First race post time is 10:30 a.m.
Lukas has taken some shots with Ethereal Road, the 3-1 second choice in the Sir Barton’s field of 10, for which B Dawk is the 5-2 favorite. Ethereal Road jumped from a maiden victory into Oaklawn Park’s Rebel (G2), finishing second. After a disappointing seventh in Keeneland’s Blue Grass (G1) April 9, Lukas wheeled the Quality Road colt back a week later in the Lexington (G3) to try to get additional qualifying points and secure a spot in the Kentucky Derby (G1) starting gate.
Ethereal Road finished fourth in the Lexington but squeaked into the 20th spot in the Derby field after a couple of horses were withdrawn from consideration. However, Lukas wasn’t satisfied with how Ethereal Road was doing and scratched him out of the Derby the day before – paving the way, as it turns out, for Rich Strike to draw in off the also-eligible list at the last possible minute, then rallying to win at 80-1.
A strong five-eighths of a mile work in a minute flat at Churchill Downs had Lukas beaming – though not quite enough to put Ethereal Road in the Preakness, for which he has Kentucky Oaks (G1) winner Secret Oath.
“Boy, he’s having a great week,” Lukas said, adding of the decision to go in the restricted Sir Barton rather than the Preakness. “I wonder if I really screwed up there. But he’s going in the Sir Barton.”
B Dawk was named by owner Joseph Besecker for Brian Dawkins, the former Philadelphia Eagles star defensive back who was inducted in the Pro Football Hall of Fame in 2018.
It took five starts – and the blinkers coming off in the fifth – for B Dawk to win a race. But then he did so by 11 ¼ lengths at Keeneland. Tyler Gaffalione, up that day, has the return mount as B Dawk stretches out to race around two turns for the first time.
“He ran super with blinkers off,” said trainer Doug O’Neill. “We're optimistic that two turns will do him well. He continues to train and work well.”
The 4-1 shot Unikee, a Gulfstream Park maiden winner who was a good second in a Keeneland allowance, likewise will tackle two turns for the first time for trainer Teresa Pompay.
The Sir Barton horse with the biggest following likely is The Elkstone Group’s The Addison Pour, a Maryland-bred 15-1 shot whose prior four races have been at Laurel for trainer Brittany Russell.
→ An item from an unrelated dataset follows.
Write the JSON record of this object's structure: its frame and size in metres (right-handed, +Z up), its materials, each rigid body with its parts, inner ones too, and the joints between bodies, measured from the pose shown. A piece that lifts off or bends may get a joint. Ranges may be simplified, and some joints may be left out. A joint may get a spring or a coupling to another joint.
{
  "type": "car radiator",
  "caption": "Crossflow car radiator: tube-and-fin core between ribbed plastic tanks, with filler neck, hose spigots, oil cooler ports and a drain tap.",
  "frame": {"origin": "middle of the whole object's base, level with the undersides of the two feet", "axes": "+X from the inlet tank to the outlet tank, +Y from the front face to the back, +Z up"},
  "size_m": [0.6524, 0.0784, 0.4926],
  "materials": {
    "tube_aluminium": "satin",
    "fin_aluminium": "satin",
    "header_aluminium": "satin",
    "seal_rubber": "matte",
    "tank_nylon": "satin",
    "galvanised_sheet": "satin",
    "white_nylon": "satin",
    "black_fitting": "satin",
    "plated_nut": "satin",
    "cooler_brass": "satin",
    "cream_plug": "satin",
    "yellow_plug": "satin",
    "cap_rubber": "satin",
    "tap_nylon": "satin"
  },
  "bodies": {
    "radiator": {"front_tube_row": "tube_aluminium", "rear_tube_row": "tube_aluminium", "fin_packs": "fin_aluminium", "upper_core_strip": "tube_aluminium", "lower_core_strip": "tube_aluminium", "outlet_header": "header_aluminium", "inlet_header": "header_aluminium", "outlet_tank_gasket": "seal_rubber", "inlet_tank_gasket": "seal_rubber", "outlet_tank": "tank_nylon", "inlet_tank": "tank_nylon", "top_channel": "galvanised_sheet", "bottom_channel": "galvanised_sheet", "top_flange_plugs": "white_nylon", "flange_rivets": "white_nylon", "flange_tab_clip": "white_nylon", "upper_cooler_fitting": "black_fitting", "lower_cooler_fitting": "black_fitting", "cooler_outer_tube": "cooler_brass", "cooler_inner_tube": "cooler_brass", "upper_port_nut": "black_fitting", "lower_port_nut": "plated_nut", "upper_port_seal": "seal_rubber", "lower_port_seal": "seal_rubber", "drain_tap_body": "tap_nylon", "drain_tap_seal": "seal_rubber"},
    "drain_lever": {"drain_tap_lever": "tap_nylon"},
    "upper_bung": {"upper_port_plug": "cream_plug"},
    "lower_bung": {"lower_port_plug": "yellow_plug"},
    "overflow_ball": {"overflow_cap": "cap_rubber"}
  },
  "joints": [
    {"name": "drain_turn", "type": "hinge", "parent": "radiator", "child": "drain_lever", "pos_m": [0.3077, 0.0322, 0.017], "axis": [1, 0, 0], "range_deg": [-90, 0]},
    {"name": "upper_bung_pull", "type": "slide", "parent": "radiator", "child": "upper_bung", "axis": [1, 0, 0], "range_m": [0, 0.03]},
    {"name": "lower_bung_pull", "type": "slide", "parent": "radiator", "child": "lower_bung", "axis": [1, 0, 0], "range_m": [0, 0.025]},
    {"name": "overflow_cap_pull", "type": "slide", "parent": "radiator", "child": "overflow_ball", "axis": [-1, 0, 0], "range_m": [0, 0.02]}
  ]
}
That includes a nose victory in a 1 1/16-mile allowance race.
The Addison Reserve is the part of Delray Beach, Fla., where owner-breeder Stuart Grant lives.
“They have a couple of bars there,” he said, explaining The Addison Pour’s name. “And unlike most bars, where they pour you like 30 milliliters or one finger or whatever, this is a super-healthy pour, like an ice cube and then the top of the glass. It’s referred to as the ‘Addison Pour.’ A good friend of mine said you should name a horse that and I said, ‘Yes, we should.’ So we did.
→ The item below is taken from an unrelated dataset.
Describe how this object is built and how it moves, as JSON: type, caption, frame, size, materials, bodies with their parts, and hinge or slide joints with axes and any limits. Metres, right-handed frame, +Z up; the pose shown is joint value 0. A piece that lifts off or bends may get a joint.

“He won first time out. We told everyone and everyone came to the bar. I think it was a Saturday afternoon, his first run and everyone was going crazy,” he added. “Now every time he runs, it goes out in the community newsletter. And he’s got this gigantic following. It fills the bar every time he runs.”
Grant noted that the gelding, a son of Belmont Stakes winner Tonalist, could have run in a second-level Maryland-bred allowance race.
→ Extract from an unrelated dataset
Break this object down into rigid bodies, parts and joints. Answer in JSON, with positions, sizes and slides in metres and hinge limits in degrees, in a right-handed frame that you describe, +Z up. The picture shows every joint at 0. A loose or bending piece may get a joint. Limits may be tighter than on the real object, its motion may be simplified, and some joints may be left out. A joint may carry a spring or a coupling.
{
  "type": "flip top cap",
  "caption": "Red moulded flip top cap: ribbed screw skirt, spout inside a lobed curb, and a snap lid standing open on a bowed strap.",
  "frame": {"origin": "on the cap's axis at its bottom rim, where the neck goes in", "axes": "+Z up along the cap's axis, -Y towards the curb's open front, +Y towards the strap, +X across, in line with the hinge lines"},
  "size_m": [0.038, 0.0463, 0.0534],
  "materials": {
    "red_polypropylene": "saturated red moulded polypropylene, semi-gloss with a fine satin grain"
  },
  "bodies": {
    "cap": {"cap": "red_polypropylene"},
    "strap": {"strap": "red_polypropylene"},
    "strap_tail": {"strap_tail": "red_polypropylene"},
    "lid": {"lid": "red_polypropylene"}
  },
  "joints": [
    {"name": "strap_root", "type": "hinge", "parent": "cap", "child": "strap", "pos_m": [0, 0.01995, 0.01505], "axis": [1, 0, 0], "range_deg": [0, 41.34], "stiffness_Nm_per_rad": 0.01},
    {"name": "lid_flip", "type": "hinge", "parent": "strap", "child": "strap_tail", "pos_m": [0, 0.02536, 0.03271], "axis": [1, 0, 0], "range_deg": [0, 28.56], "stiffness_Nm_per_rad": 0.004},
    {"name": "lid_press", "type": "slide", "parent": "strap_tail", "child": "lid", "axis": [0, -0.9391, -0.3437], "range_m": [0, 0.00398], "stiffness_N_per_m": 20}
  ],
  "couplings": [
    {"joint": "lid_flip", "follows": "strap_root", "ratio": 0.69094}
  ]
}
“But then you have to run against older horses,” Grant said. “So the question is, do you sort of keep them with your own age group, but step them up in class? Or do you sort of not jump up to the stakes category, but then he’s got to run against older horses. Just on balance, we thought he’s been competitive in all four of his races, let’s give him a shot. And what a great spot.
“He’s sort of running on his home dirt. And it’s a race for non-winners of a stakes, so it seems like a really good place to try him,” he added. “But he’s going to have to step up. This is going to be a tougher race than he’s ever run before. But he has sort of met every challenge we’ve thrown at him, so we’re excited about him.”
The Mike Trombetta-trained Mr Jefferson, a Maryland-bred son of Constitution with odds of 6-1, comes into the Sir Barton after dropping a head decision in Laurel’s Federico Tesio.
Ruggs (10-1) comes in from Kentucky to take on stakes company after winning an Oaklawn Park allowance race at the Sir Barton distance.
“He’s a nice 3-year-old that’s putting it all together,” said trainer Ron Moquett. “We’re still tweaking about the distance. We don’t know for sure if he’s seven-eighths or a mile and a sixteenth yet. We still trying to put it all together. But he’s a very athletic and talented horse.”
The Rodolphe Brisset-trained Brooklyn Diamonds (10-1) also comes to Baltimore by way of Kentucky and Oaklawn, his last start being a second-place finish in a different 1 1/16-mile Oaklawn allowance race.
The Maryland-bred, Laurel-based Goldenize (20-1) has a 2-2-1 mark in five starts, all in sprints, as he makes his stakes debut after an allowance victory for trainer Timothy Keefe and jockey Forest Boyce.
Also entered are Writeitontheice, who shipped from trainer Rudy Rodriguez’s New York base to win a mile Laurel maiden race in front-running style; and Good Skate, third in an Aqueduct mile allowance.